SUPPLIED MATERIAL >>
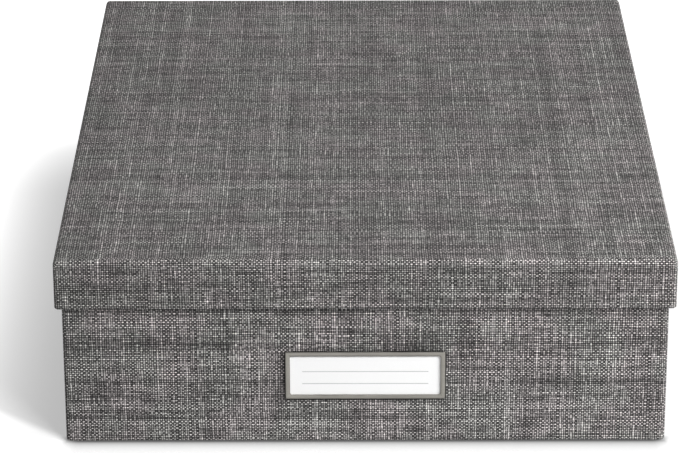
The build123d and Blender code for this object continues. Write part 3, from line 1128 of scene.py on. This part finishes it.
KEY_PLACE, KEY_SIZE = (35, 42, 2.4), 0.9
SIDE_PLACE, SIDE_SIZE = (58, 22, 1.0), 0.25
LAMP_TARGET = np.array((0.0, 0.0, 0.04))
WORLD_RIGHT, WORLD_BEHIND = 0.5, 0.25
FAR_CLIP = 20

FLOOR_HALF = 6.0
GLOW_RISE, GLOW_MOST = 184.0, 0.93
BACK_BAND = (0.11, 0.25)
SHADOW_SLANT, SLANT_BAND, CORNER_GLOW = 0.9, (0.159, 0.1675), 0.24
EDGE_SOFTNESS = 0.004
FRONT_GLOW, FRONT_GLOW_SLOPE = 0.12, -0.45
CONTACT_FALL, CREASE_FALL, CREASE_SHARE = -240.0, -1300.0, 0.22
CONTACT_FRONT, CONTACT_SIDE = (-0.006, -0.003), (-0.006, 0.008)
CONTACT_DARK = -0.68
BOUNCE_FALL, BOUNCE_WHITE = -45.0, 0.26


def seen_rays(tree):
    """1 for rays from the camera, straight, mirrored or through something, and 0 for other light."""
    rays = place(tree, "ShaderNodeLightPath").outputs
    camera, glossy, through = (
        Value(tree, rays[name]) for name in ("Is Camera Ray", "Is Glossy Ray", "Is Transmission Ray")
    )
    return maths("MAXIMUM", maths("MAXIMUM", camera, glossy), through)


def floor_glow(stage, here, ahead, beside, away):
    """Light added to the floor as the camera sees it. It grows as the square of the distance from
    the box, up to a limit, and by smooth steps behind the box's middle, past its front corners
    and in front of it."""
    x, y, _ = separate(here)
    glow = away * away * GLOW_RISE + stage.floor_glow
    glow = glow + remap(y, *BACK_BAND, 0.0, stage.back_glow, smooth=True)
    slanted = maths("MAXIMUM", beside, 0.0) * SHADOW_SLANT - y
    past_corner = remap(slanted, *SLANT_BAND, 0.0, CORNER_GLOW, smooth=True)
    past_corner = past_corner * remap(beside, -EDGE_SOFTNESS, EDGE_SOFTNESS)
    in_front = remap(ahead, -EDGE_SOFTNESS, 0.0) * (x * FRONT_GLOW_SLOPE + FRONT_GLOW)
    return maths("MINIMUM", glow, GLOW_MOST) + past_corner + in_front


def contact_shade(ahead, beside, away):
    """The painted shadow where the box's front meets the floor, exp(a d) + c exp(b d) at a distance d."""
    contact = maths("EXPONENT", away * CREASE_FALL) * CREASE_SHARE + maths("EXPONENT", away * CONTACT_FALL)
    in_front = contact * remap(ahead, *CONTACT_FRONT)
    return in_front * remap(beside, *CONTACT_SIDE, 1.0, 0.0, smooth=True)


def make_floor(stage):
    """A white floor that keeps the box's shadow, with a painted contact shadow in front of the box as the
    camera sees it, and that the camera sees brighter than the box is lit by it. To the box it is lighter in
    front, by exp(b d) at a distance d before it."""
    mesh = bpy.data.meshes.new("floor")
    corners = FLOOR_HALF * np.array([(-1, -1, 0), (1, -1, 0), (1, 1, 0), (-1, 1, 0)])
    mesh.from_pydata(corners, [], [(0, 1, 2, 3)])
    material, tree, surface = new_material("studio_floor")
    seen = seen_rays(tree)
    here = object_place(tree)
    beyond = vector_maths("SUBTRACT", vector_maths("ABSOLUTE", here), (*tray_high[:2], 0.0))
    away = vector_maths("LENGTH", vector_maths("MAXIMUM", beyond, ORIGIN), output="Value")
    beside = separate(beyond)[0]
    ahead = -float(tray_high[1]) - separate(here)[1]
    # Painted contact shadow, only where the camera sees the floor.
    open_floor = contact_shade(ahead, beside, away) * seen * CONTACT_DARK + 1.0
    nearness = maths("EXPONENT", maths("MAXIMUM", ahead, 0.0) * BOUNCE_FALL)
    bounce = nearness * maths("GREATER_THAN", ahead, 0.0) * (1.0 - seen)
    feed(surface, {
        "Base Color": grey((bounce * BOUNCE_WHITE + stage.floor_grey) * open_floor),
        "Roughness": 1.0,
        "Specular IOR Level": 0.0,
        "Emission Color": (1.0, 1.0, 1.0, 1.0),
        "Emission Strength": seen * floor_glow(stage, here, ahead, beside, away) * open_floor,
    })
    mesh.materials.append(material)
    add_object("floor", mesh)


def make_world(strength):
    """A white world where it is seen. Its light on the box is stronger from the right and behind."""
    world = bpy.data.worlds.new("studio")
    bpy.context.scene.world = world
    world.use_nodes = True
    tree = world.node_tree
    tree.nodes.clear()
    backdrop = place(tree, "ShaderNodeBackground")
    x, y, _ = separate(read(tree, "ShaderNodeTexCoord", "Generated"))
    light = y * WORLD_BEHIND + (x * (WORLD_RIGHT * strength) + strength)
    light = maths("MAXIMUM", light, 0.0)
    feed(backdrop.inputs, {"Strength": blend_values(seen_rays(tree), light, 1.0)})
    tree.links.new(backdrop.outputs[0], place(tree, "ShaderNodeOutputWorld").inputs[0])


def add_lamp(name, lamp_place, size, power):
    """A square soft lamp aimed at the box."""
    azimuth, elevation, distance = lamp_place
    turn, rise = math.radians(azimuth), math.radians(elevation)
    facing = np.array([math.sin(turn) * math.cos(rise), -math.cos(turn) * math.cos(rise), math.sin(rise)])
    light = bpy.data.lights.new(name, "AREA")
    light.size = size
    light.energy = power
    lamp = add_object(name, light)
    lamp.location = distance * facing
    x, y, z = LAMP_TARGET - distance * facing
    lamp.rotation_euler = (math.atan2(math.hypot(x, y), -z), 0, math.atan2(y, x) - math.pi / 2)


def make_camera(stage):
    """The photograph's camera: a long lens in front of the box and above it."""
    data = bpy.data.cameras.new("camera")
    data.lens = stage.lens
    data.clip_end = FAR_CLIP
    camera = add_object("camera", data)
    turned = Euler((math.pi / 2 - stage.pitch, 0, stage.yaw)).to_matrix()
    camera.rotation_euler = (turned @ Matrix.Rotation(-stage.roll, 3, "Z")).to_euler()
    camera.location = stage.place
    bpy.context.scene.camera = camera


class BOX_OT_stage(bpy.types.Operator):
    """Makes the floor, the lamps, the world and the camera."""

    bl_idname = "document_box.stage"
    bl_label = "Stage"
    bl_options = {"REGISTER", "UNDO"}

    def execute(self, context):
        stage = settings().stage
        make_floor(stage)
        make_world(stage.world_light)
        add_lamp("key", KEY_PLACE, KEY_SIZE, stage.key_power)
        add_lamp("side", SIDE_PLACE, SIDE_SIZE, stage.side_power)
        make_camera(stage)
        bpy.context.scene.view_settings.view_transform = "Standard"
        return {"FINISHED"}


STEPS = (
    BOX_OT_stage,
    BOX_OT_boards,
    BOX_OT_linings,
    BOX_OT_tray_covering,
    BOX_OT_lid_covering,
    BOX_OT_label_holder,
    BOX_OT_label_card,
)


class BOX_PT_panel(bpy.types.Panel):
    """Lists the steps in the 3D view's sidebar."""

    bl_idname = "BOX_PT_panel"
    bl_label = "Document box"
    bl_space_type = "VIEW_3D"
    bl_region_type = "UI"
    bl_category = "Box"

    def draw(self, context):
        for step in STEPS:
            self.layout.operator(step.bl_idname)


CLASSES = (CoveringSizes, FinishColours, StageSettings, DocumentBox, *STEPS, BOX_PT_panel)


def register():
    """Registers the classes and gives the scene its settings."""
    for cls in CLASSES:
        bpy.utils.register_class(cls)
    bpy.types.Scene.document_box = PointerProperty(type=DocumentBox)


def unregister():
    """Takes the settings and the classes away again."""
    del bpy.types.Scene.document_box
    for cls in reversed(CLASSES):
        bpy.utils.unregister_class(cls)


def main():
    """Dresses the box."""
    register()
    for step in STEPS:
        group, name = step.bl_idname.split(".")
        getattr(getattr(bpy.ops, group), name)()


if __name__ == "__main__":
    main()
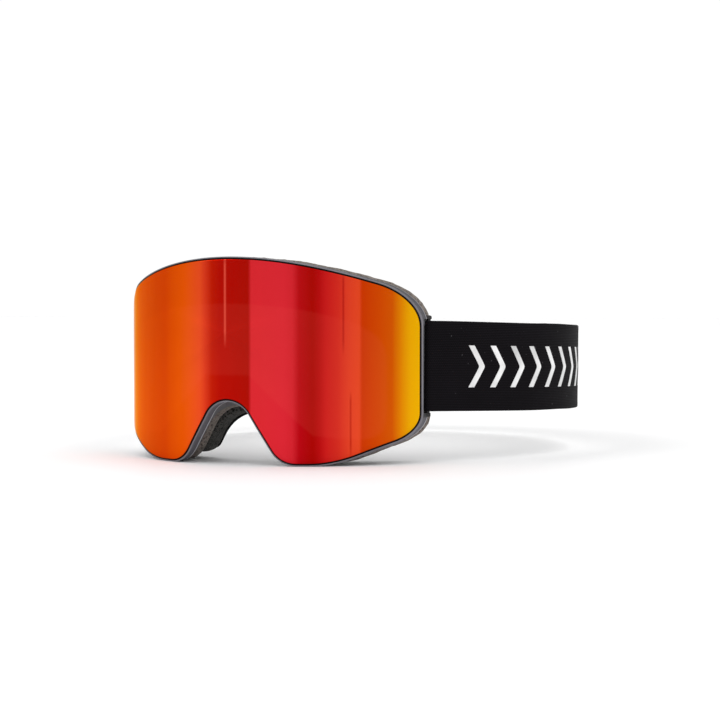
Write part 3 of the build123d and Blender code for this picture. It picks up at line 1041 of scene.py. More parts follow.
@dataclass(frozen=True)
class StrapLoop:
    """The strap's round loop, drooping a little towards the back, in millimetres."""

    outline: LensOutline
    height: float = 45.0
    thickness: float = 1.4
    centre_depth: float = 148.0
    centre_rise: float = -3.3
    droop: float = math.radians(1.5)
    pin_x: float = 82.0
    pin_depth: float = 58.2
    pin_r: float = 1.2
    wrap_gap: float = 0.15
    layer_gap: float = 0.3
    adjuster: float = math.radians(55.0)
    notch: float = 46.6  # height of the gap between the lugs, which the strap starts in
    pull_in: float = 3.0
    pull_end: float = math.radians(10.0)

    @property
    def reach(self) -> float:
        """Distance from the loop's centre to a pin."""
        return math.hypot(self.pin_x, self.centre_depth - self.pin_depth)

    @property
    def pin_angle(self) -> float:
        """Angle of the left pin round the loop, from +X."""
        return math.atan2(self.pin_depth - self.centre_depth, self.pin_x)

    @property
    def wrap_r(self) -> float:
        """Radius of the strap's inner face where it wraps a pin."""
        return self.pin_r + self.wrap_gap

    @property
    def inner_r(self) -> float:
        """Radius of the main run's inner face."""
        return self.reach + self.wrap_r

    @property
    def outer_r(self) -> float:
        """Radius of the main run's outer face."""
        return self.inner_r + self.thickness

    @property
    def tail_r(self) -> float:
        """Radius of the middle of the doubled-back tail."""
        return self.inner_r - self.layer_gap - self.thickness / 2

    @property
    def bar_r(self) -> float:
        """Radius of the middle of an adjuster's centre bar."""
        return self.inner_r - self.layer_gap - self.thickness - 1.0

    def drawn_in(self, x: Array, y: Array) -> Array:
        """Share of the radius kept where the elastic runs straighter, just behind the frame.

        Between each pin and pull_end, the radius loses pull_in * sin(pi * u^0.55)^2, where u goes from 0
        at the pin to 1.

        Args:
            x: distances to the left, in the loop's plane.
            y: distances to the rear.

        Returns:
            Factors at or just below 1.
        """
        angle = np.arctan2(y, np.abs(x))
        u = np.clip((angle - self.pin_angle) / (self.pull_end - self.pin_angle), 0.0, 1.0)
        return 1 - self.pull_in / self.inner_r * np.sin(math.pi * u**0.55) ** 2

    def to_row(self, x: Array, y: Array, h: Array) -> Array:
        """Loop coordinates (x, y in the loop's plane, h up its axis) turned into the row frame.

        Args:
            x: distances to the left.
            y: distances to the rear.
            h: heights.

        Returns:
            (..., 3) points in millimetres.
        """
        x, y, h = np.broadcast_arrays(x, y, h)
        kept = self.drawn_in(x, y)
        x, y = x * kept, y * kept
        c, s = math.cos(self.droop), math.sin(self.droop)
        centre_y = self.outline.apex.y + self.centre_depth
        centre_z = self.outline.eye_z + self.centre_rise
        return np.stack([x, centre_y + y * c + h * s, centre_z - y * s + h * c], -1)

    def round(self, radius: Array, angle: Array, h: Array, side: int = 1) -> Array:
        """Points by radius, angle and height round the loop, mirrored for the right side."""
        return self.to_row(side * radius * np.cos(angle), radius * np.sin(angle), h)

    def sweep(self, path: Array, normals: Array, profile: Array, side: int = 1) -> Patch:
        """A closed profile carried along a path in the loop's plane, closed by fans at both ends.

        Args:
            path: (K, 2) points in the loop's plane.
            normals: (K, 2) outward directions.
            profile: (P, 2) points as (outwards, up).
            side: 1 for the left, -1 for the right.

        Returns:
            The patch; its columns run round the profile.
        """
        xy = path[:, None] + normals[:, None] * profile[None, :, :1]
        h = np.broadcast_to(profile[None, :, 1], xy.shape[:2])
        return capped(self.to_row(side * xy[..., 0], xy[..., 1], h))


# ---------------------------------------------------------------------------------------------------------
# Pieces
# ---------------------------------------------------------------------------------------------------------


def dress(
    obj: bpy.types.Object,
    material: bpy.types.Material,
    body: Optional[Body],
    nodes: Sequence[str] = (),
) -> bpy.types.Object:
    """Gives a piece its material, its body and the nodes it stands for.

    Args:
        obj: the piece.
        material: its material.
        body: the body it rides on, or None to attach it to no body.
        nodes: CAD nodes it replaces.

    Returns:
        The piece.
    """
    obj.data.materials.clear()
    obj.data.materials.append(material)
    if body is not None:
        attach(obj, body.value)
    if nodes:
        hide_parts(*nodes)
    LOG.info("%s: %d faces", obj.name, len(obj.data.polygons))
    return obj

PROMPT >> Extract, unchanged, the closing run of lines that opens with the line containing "hide_parts(*nodes)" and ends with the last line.

RESULT FOR THIS EXERCISE >>
        hide_parts(*nodes)
    LOG.info("%s: %d faces", obj.name, len(obj.data.polygons))
    return obj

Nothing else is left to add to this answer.